Nudging Farmers to Use Fertilizer: Experimental Evidence from Kenya
By some estimates, there are approximately 1.4 billion people living on less than $1.25 a day,1 many of whom are farmers. As such, identifying ways to increase agricultural incomes is crucial in alleviating poverty. Such strategies are especially important in sub-Saharan Africa, a region in which agricultural yields have been low and remained stagnant for many years. Use of inorganic fertilizer has the potential to dramatically increase yields and, if used correctly, is a highly profitable investment. Why do so few farmers in sub-Saharan Africa use fertilizer- is it lack of information about its profitability, lack of money to purchase the product, or an inability to save for the purchase?
Context of the evaluation
An estimated 66 percent of the population of Kenya’s Western Province lives below the poverty line2 where the majority of small farmers grow maize as their staple crop. Improving agricultural productivity through increased use of inorganic fertilizers could have substantial benefits for the livelihoods of these subsistence farmers. Numerous agricultural trials on experimental farms, as well as experiments where farmers were given full fertilizer, showed that adding fertilizer once the plants had sprouted (as top dressing) generated a 70 percent annualized return in Western Province. However, only 43 percent of sampled farmers in the Busia district report ever having used fertilizer. The overall goal of this research program is to understand why farmers do not invest in fertilizer. This part of the project investigates whether difficulty in saving harvest income until the time that inputs are needed is a significant barrier to adoption.

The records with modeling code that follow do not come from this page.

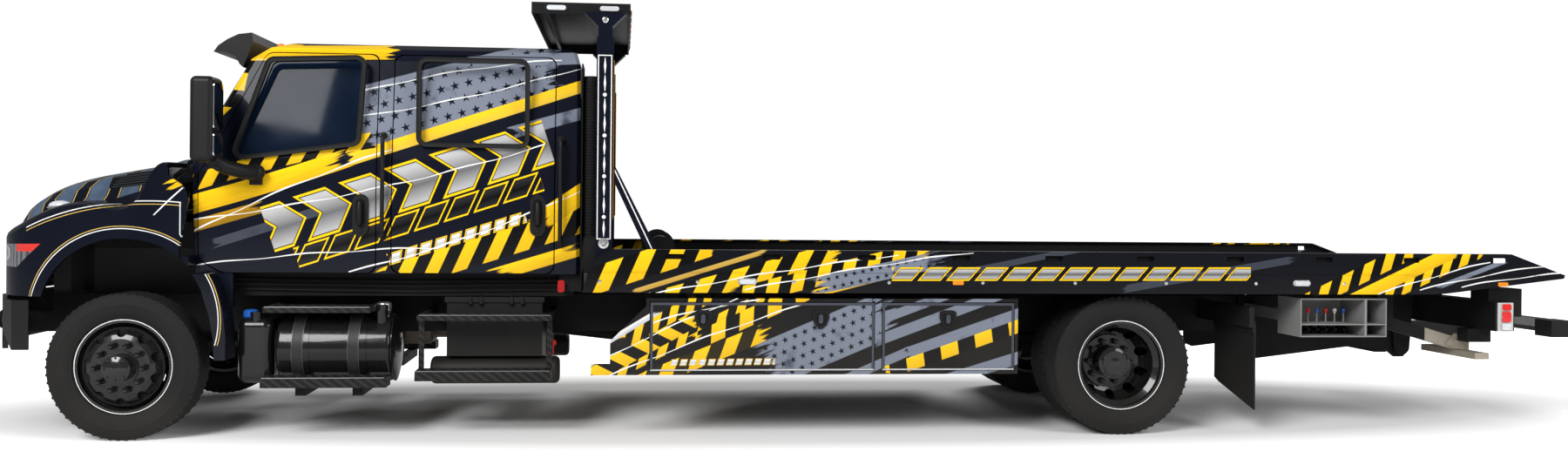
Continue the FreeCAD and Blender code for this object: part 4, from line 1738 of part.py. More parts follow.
def cylinder_rods():
    """The two rods with their pistons and eyes, which lie on the tilting frame's pin."""
    foot = vec(CYLINDER_BASE, CYLINDER_Y, CYLINDER_BASE_Z)
    eye_point = vec(CYLINDER_EYE, CYLINDER_Y, CYLINDER_EYE_Z)
    line = cylinder_direction()
    half = CYLINDER_EYE_WIDTH / 2
    start = foot + line * (CYLINDER_DEAD_LENGTH + RUNNING_GAP)
    piston = rod(start, start + line * CYLINDER_HEAD, CYLINDER_BORE_RADIUS - PIN_CLEARANCE)
    shaft = rod(start, eye_point - line * CYLINDER_EYE_BORE, CYLINDER_ROD_RADIUS)
    ring = across(eye_point.x, eye_point.z, CYLINDER_EYE_RING, CYLINDER_Y - half, CYLINDER_Y + half)
    bore = across(eye_point.x, eye_point.z, CYLINDER_EYE_BORE, CYLINDER_Y - half - OVERRUN,
                  CYLINDER_Y + half + OVERRUN)
    return Part.makeCompound(pair(joined([piston, shaft, ring]).cut(bore)))


# Stabiliser and wheel lift

def stabilizer():
    """Two arms with a foot at the end of each, folded up under the deck."""
    x = STABILIZER_STATION
    z = STABILIZER_Z
    y0 = STABILIZER_Y - STABILIZER_ARM_WIDTH / 2
    y1 = y0 + STABILIZER_ARM_WIDTH
    half = STABILIZER_ARM_HEIGHT / 2
    end_x = x + STABILIZER_REACH
    end_z = z - STABILIZER_DROP
    points = [(x, z + half), (x, z - half), (end_x, end_z - half), (end_x, end_z + half)]
    arm = slab_y(points, y0, y1).fuse(across(x, z, half, y0, y1))
    bore = across(x, z, STABILIZER_PIN_RADIUS + PIN_CLEARANCE, y0 - OVERRUN, y1 + OVERRUN)
    foot_y0 = STABILIZER_FOOT_OUTER_Y - STABILIZER_FOOT_WIDTH
    foot_z = end_z - half / 3
    foot = block(end_x - STABILIZER_FOOT_LENGTH, end_x, foot_y0, STABILIZER_FOOT_OUTER_Y,
                 foot_z - STABILIZER_FOOT_HEIGHT, foot_z)
    plate_x = end_x - STABILIZER_PLATE_LENGTH
    outline = in_box(STABILIZER_PLATE_SHARES, plate_x, foot_z, STABILIZER_PLATE_LENGTH,
                     STABILIZER_PLATE_HEIGHT)
    plate = slab_y(outline, y1, y1 + STABILIZER_PLATE)
    return Part.makeCompound(pair(joined([arm, foot, plate]).cut(bore)))


def wheel_lift_boom():
    """The outer boom: a square tube hinged under the tail beam."""
    x = LIFT_PIVOT
    z = LIFT_PIVOT_Z
    half = BOOM_HEIGHT / 2
    wide = BOOM_WIDTH / 2
    end = x + BOOM_LENGTH
    tube = block(x, end, -wide, wide, z - half, z + half).fuse(across(x, z, half, -wide, wide))
    wall = BOOM_WALL
    tube = tube.cut(block(x + BOOM_HEEL, end + OVERRUN, -wide + wall, wide - wall, z - half + wall,
                          z + half - wall))
    return tube.cut(across(x, z, LIFT_PIN_RADIUS + PIN_CLEARANCE, -wide - OVERRUN, wide + OVERRUN))


def wheel_lift_extension():
    """The inner boom, which slides in the outer one and ends in the crossbar's pivot."""
    z = LIFT_PIVOT_Z
    wall = BOOM_WALL + PIN_CLEARANCE
    half = BOOM_HEIGHT / 2 - wall
    wide = BOOM_WIDTH / 2 - wall
    end = LIFT_PIVOT + BOOM_LENGTH
    head_x = end + EXTENSION_SHOWN + EXTENSION_HEAD
    bar = block(end - EXTENSION_HIDDEN, head_x, -wide, wide, z - half, z + half)
    head = rod(vec(head_x, 0, z - half), vec(head_x, 0, z + half), wide)
    pin = rod(vec(head_x, 0, z), vec(head_x, 0, z + half + CROSSBAR_HEIGHT + RUNNING_GAP),
              CROSSBAR_PIN_RADIUS)
    cap = rod(vec(head_x, 0, z + half + CROSSBAR_HEIGHT + RUNNING_GAP),
              vec(head_x, 0, z + half + CROSSBAR_HEIGHT + RUNNING_GAP + BOOM_WALL),
              CROSSBAR_PIN_RADIUS * 3 / 2)
    return joined([bar, head, pin, cap])


def wheel_lift_crossbar():
    """The crossbar on the inner boom's pin, with a receiver at each end."""
    x = LIFT_PIVOT + BOOM_LENGTH + EXTENSION_SHOWN + EXTENSION_HEAD
    z0 = LIFT_PIVOT_Z + BOOM_HEIGHT / 2 - BOOM_WALL - PIN_CLEARANCE + RUNNING_GAP / 2
    x0 = x - CROSSBAR_LENGTH / 2
    outline = in_box(CROSSBAR_SHARES, x0, z0, CROSSBAR_LENGTH, CROSSBAR_HEIGHT)
    bar = slab_y(outline, -CROSSBAR_HALF_WIDTH, CROSSBAR_HALF_WIDTH)
    receiver = block(x0, x0 + CROSSBAR_LENGTH, CROSSBAR_HALF_WIDTH - CROSSBAR_RECEIVER, CROSSBAR_HALF_WIDTH,
                     z0 - CROSSBAR_HEIGHT / 3, z0 + CROSSBAR_HEIGHT)
    bore = rod(vec(x, 0, z0 - OVERRUN), vec(x, 0, z0 + CROSSBAR_HEIGHT + OVERRUN),
               CROSSBAR_PIN_RADIUS + PIN_CLEARANCE)
    return joined([bar] + pair(receiver)).cut(bore)


# Mudflaps and control boxes

def mudflaps():
    """The rubber flaps behind the rear wheels, each bolted to a bar on the frame."""
    x0 = REAR_AXLE + FLAP_BACK
    points = in_box(FLAP_SHARES, FLAP_INNER_Y, FLAP_TOP - FLAP_HEIGHT, FLAP_WIDTH, FLAP_HEIGHT)
    flap = slab_x(points, x0, x0 + FLAP_THICKNESS)
    bar = block(x0 - FLAP_BAR_LENGTH, x0, FRAME_HALF_WIDTH, FLAP_INNER_Y + FLAP_WIDTH, FLAP_TOP,
                FLAP_TOP + FLAP_BAR_HEIGHT)
    lap = block(x0 - FLAP_THICKNESS, x0, FLAP_INNER_Y, FLAP_INNER_Y + FLAP_WIDTH, FLAP_TOP - FLAP_BAR_LENGTH,
                FLAP_TOP)
    top = block(x0, x0 + FLAP_THICKNESS, FLAP_INNER_Y, FLAP_INNER_Y + FLAP_WIDTH, FLAP_TOP,
                FLAP_TOP + FLAP_BAR_LENGTH)
    return Part.makeCompound(pair(joined([flap, bar, lap, top])))


def control_box():
    """A right-hand control box: two open bays with a shelf, levers and the arm that carries it."""
    x0 = REAR_AXLE + CONTROL_BACK
    x1 = x0 + CONTROL_LENGTH
    split = x0 + CONTROL_SPLIT
    y1 = CONTROL_OUTER_Y
    y0 = y1 - CONTROL_DEPTH
    z0 = CONTROL_BOTTOM
    z1 = z0 + CONTROL_HEIGHT
    wall = CONTROL_WALL
    shelf = z0 + CONTROL_SHELF
    shape = block(x0, x1, y0, y1, z0, z1)
    for start, end in ((x0, split), (split, x1)):
        shape = shape.cut(block(start + wall, end - wall, y0 + wall, y1 + OVERRUN, shelf, z1 - wall))
        shape = shape.cut(block(start + wall, end - wall, y0 + wall, y1 + OVERRUN, z0 + wall, shelf - wall))
    pieces = [shape]
    pitch = (CONTROL_SPLIT - 2 * wall) / (LEVER_COUNT + 1)
    for i in range(LEVER_COUNT):
        x = x0 + wall + (i + 1) * pitch
        base = vec(x, y0 + CONTROL_DEPTH / 2, shelf - wall)
        tip = base + ALONG_Z * LEVER_HEIGHT
        pieces += [rod(base, tip, LEVER_RADIUS), Part.makeSphere(LEVER_KNOB_RADIUS, tip)]
    arm_x = x0 + wall
    pieces.append(block(arm_x, arm_x + CONTROL_ARM_LENGTH, TAIL_OUTER_Y, y0, shelf,
                        shelf + CONTROL_ARM_HEIGHT))
    return joined(pieces)


def control_boxes():
    """The control boxes on both sides."""
    return Part.makeCompound(pair(control_box()))


def nodes():
    """Every sub-part by its node's name."""
    yield "frame", frame()
    yield "front_bumper", front_bumper()
    yield "engine", engine()
    yield "driveline", driveline()
    yield "front_axle", front_axle()
    yield "rear_axle", rear_axle()
    yield "leaf_springs", leaf_springs()
    yield "hood", hood()
    yield "grille", grille()
    yield "headlamps", headlamps()
    yield "fender_extensions", fender_extensions()
    yield "cab_shell", cab_shell()
    skin = cab_body(0).cut(cab_body(CAB_WALL))
    layer = glass_layer()
    yield "cab_glass", cab_glass(layer)
    for side, hand in ((LEFT, "left"), (RIGHT, "right")):
        for which in DOORS:
            yield f"door_{which}_{hand}", door(which, side, skin)
            yield f"door_glass_{which}_{hand}", door_glass(which, side, layer)
        for bay, place in enumerate(("front", "rear")):
            yield f"toolbox_door_{place}_{hand}", toolbox_door(bay, side)
        yield f"mirror_{hand}", mirror(side)
        yield f"knuckle_{hand}", knuckle(side)
        yield f"wheel_front_{hand}", front_wheel(side)
        yield f"tyre_front_{hand}", on_side(tyre(0, FRONT_WHEEL_Y), side)
        yield f"wheels_rear_{hand}", rear_wheels(side)
        yield f"tyres_rear_{hand}", rear_tyres(side)
    yield "dashboard", dashboard()
    yield "seats", seats()
    yield "sun_visor", sun_visor()
    yield "fuel_tanks", fuel_tanks()
    yield "exhaust", exhaust()
    yield "cab_steps", cab_steps()
    yield "battery_box", battery_box()
    yield "toolboxes", toolboxes()
    yield "mudflaps", mudflaps()
    yield "control_boxes", control_boxes()
    yield "deck_rails", deck_rails()
    yield "deck_floor", deck_floor()
    yield "headboard", headboard()
    yield "light_wing", light_wing()
    yield "winch", winch()
    yield "tilt_frame", tilt_frame()
    yield "tail_lamps", tail_lamps()
    yield "cylinder_barrels", cylinder_barrels()
    yield "cylinder_rods", cylinder_rods()
    yield "stabilizer", stabilizer()
    yield "wheel_lift_boom", wheel_lift_boom()
    yield "wheel_lift_extension", wheel_lift_extension()
    yield "wheel_lift_crossbar", wheel_lift_crossbar()


os.makedirs("parts", exist_ok=True)
for name, shape in nodes():
    placed = shape.copy()
    placed.translate(vec(FRONT_AXLE_X, 0, 0))
    placed.exportStep(f"parts/{name}.step")
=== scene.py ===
"""The looks of a crew-cab car carrier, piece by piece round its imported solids."""
import math
import bpy
import bmesh
from mathutils import Matrix, Vector
from mathutils.bvhtree import BVHTree


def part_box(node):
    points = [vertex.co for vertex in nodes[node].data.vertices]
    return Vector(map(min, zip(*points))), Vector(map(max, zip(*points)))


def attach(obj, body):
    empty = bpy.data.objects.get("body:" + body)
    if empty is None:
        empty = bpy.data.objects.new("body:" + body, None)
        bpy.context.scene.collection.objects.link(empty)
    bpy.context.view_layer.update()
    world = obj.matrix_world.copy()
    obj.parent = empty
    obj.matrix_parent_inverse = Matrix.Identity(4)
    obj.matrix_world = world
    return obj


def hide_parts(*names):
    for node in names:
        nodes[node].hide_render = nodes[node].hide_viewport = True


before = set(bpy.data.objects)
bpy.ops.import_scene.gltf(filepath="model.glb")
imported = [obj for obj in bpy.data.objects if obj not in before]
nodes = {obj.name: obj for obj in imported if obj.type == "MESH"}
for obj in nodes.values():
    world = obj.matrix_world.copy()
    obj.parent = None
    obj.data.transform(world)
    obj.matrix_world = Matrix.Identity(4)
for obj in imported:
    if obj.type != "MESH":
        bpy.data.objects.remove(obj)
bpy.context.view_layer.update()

# The truck stands on a plain pale studio floor. The camera stands nine metres off its left side, a little ahead
# of the middle and at standing eye height, and looks slightly back along the deck.
scene = bpy.context.scene
scene.view_settings.view_transform = "Standard"
camera = bpy.data.objects.new("camera", bpy.data.cameras.new("camera"))
scene.collection.objects.link(camera)
scene.camera = camera
camera.data.sensor_width = 36.0
camera.data.lens = 29.206
camera.data.shift_x = 0.0248
camera.data.shift_y = -0.0169
camera.data.clip_end = 200.0
camera.matrix_world = (Matrix.Translation((-1.375, -9.4426, 1.5097))
                       @ Matrix.Rotation(-math.radians(5.535), 4, "Z")
                       @ Matrix.Rotation(math.pi / 2, 4, "X")
                       @ Matrix.Rotation(0.00904, 4, "Z"))


class Wire:
    """A value or colour on its way through a node tree. Sums on it add Math nodes."""

    def __init__(self, tree, socket):
        self.tree = tree
        self.socket = socket

    def math(self, operation, *others):
        return self.tree.node("ShaderNodeMath", {"operation": operation}, dict(enumerate((self, *others))))

    def __add__(self, other):
        return self.math("ADD", other)

    def __sub__(self, other):
        return self.math("SUBTRACT", other)

    def __rsub__(self, other):
        return self.math("MULTIPLY", -1.0) + other

    def __mul__(self, other):
        return self.math("MULTIPLY", other)

    def __truediv__(self, other):
        return self.math("DIVIDE", other)

    def __rtruediv__(self, other):
        return self.math("POWER", -1.0) * other

    def __mod__(self, other):
        return self.math("FLOORED_MODULO", other)

    def __pow__(self, other):
        return self.math("POWER", other)

    def __abs__(self):
        return self.math("ABSOLUTE")

    __radd__ = __add__
    __rmul__ = __mul__


class Tree:
    """A node tree under construction: one method adds any node."""

    def __init__(self, tree):
        self.tree = tree

    def feed(self, socket, value):
        if isinstance(value, Wire):
            self.tree.links.new(value.socket, socket)
        elif socket.type == "RGBA" and len(value) == 3:
            socket.default_value = (*value, 1.0)
        else:
            socket.default_value = value

    def node(self, kind, settings=None, inputs=None, output=0):
        made = self.tree.nodes.new(kind)
        for name, value in (settings or {}).items():
            setattr(made, name, value)
        for name, value in (inputs or {}).items():
            self.feed(made.inputs[name], value)
        return Wire(self, made.outputs[output])


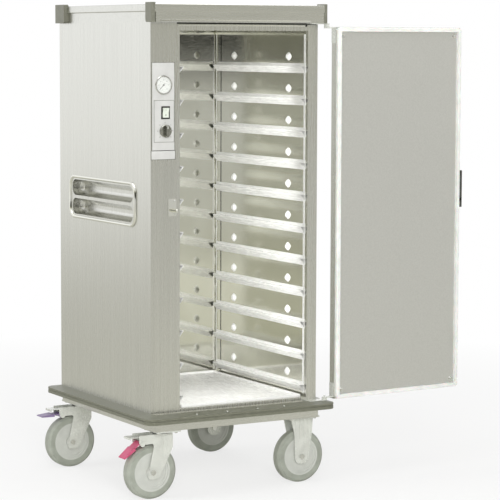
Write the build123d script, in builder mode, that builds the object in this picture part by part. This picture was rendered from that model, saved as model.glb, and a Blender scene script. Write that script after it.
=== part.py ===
from build123d import *
import os

os.makedirs("parts", exist_ok=True)

# Heated banquet trolley, in millimetres. Z is up, the door side faces -Y, and the
# origin is on the floor under the middle of the cabinet.

# Cabinet
body_width = 700.0
body_depth = 770.0
shell_height = 1417.0
sheet = 1.2
left_wall = 122.0
right_wall = 42.0
rear_wall = 56.0
opening_setback = 14.0
sill_height = 14.0
header_height = 28.0
fold = 12.0

# Chassis pan and bumper round it
pan_height = 61.0
pan_ledge = 27.0
pan_sheet = 2.0
pan_floor = 2.5
pan_corner = 12.0
pan_lip = 30.0
pan_front_lip = 62.0
bumper_reach = 49.0
bumper_face = 21.5
bumper_drop = 27.0
bumper_crown = 3.0
bumper_corner = 38.0
groove_depth = 2.5
groove_width = 4.0
groove_from_base = 11.0

# Castors
wheel_d = 200.0
tyre_width = 46.0
tyre_shoulder = 9.0
core_d = 145.0
hub_width = 52.0
hub_d = 46.0
core_dish = 4.0
core_rim = 7.0
core_step_d = 112.0
core_step = 1.5
axle_d = 12.0
axle_head_d = 19.0
axle_head = 5.0
castor_height = 255.0
plate_long = 135.0
plate_short = 100.0
plate_thick = 6.0
plate_hole_d = 11.0
plate_hole_edge = 15.0
plate_corner = 6.0
castor_inset_front = 44.0
castor_inset_rear = 38.0
swivel_inset = 63.0
swivel_trail = 47.0
fixed_inset = 51.0
fork_wall = 3.5
fork_front = 34.0
fork_head_height = 34.0
fork_crown = 6.0
fork_arm = 56.0
fork_brow = 17.0
fork_notch = 5.0
fork_toe_drop = 26.0
fork_toe_front = 25.4
fork_toe_back = 22.6
fork_rounds = (2.0, 2.0, 8.0, 14.0, 10.0, 8.0, 8.0)
fork_rib_inset = 26.0
fork_rib_pitch = 16.0
guard_reach = 48.0
guard_sheet = 2.0
guard_lip = 8.0
kingpin_d = 12.0
king_nut_d = 19.0
race_d = 72.0
race_height = 9.0
race_bevel = 4.0
race_taper = 2.0
fixed_fork_width = 95.0
fixed_toe_r = 28.0
fixed_shoulder = 60.0
fixed_front_draft = 4.0
fixed_rear_draft = 14.0
fixed_rounds = (2.0, 2.0, 20.0, 22.0, 22.0, 20.0)
fixed_border = 6.0
rib_count = 4
rib_pitch = 17.0
rib_width = 7.0
rib_rise = 1.5
rib_length = 74.0
rib_slope = 30.0
pedal_pivot_reach = 43.0
pedal_pivot_height = 208.0
pedal_pin_d = 8.0
pedal_boss_d = 20.0
pedal_boss = 1.75
pedal_length = 84.0
pedal_width = 44.0
pedal_plate = 4.0
pedal_cap_length = 52.0
pedal_cap_wall = 2.5
pedal_cap_round = 2.0
pedal_up = 4.0
pedal_travel = 35.0

# Container rails and the round stops over them
rail_levels = 11
rail_first = 46.0
rail_above = 130.2
rail_ledge = 19.0
rail_nose = 4.0
rail_drop = 27.0
rail_lip = 10.0
rail_sheet = 1.2
rail_front_gap = 1.0
rail_rear_gap = 17.0
stop_d = 32.0
stop_top_d = 16.0
stop_rise = 8.5
stop_above_ledge = 35.0
stop_from_front = 140.0
stop_from_back = 156.0
seam_width = 8.0
seam_rise = 0.8
seam_from_back = 50.0
cove_r = 12.0

# Recessed push grip in the left side panel
grip_length = 565.0
grip_height = 168.0
grip_corner = 42.0
grip_up = 755.0
grip_from_front = 397.0
grip_flange = 1.5
grip_sheet = 1.2
trough_length = 515.0
trough_height = 60.0
trough_depth = 46.0
trough_corner = 27.0
trough_round = 24.0
trough_bevel = 8.0
ridge_width = 12.0

# Top deck and its corner bumpers
deck_overhang = 43.0
deck_skirt = 37.0
rim_height = 28.0
rim_flare = 5.0
rim_round = 4.0
rim_chamfer = 1.2
corner_reach = 18.0
corner_rise = 6.0
corner_front_side = 49.0
corner_rear_side = 85.0
corner_round = 8.0
corner_front_lap = 6.0
corner_face = 1.0
corner_foot_r = 10.0
corner_chamfer = 1.5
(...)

Details of the intervention
In collaboration with the NGO International Child Support (ICS), researchers designed an intervention to test if providing mechanisms to save harvest income for future fertilizer purchase could be effective in increasing usage. The intervention was called the Savings and Fertilizer Initiative (SAFI). The design of the experiment allowed researchers to test the impact of the SAFI program against various other strategies to improve usage, in particular fertilizer subsidies.
The following interventions were tested over two seasons among a sample of farmers:
Basic SAFI: An ICS officer visited farmers immediately after the harvest, and offered to sell them a voucher for fertilizer, at the regular price, with free delivery later in the season. The farmer had to decide during the visit whether or not to participate in the program, and could buy any amount of fertilizer.
SAFI with ex ante Choice of Timing: An ICS officer visited the farmers before the harvest and offered them the opportunity to decide when, during the next growing season, they wanted the officer to return to offer them the SAFI program. They were then visited at the specified time, and offered a chance to buy a voucher for future fertilizer use (as in the Basic SAFI program, as described above).
Free Delivery Visit Later in the Season: Same as SAFI program, but farmers were visited later in the season. An ICS officer visited farmers 2-4 months after the harvest (when it is time to apply fertilizer as a top-dressing to the next crop), and offered them the opportunity to buy fertilizer, at the regular price, with free delivery. This program was identical to SAFI, except that it was offered later.
Subsidy Later in Season: An ICS officer visited the farmers 2-4 months after the harvest (when it is time to apply fertilizer to the next crop) and offered to sell them fertilizer, at a 50 percent subsidy, with free delivery.
Results and policy lessons
The SAFI program was very popular. The basic SAFI was offered in two seasons. In the first season, the program increased usage by 14 percentage points, on a base of 24 percentage points. In the second season, the increase was even bigger, increasing usage by 18 percentage points, on a base of 26 percentage points (a 69 percent increase). SAFI with ex ante timing choice was also successful, increasing usage by 22 percentage points.
These effects are comparable to those obtained from a 50 percent subsidy offered later in the season: the subsidy increased usage by 13 percentage points. They are also larger than an undiscounted offer later in the season: the free delivery visit later in the season had no significant effect on usage.
Consistent with a savings problem, enrollment in the SAFI program did not cause farmers to use fertilizer in subsequent seasons (as would be predicted if farmers were learning about fertilizer through the program). This suggests that it was the lack of commitment mechanism that was preventing farmers from purchasing and using fertilizer.
Overall, the results suggest that offering farmers small, time-limited discounts on fertilizer may substantially increase usage without inducing overuse among farmers who are already using fertilizer, at relatively low cost.
Duflo, Esther, Michael Kremer, and Jonathan Robinson. 2011. "Nudging Farmers to Use Fertilizer: Theory and Experimental Evidence from Kenya." American Economic Review 101(6): 2350-90.
Duflo, Esther, Michael Kremer, Jonathan Robinson. 2008. "How High are Rates of Return to Fertilizer? Evidence from Field Experiments in Kenya."American Economic Review: Papers and Proceedings 98 (2): 482-488.